Die Kommunen seien bei sogenannten Swap-Geschäften als Wettgegner der Bank in komplexen Zinsgeschäften nicht korrekt beraten worden, urteilte das Gericht. Die Entscheidung über Klagen von Hattingen und Oer-Erkenschwick wurden zunächst vertagt. Insgesamt prozessieren zurzeit mehr als 30 Kommunen vor verschiedenen NRW-Gerichten.

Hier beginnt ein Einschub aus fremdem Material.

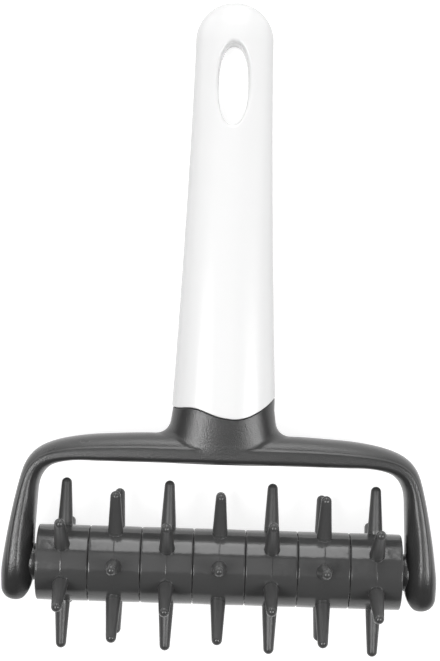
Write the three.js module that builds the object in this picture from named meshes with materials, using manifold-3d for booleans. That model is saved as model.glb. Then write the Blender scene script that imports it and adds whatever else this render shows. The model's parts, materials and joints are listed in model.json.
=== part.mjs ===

FDP-Fraktionsvize Ralf Witzel forderte einen zukünftigen Verzicht auf spekulative Finanzprodukte bei der öffentlichen Hand: „Bei der Finanzierung öffentlicher Haushalte sollte auf derlei Risiken spekulativer Finanzprodukte verzichtet werden.“ Der Finanzminister und der WestLB-Nachfolger Portigon AG hätten „die rechtlichen und ökonomischen Risiken dieser Zockerei viel zu lange unterschätzt“, so Witzel. Aufgrund der Fülle von Klagen von Kommunen haben die WestLB-Nachfolger offenbar Rückstellungen in dreistelliger Millionenhöhe gebildet.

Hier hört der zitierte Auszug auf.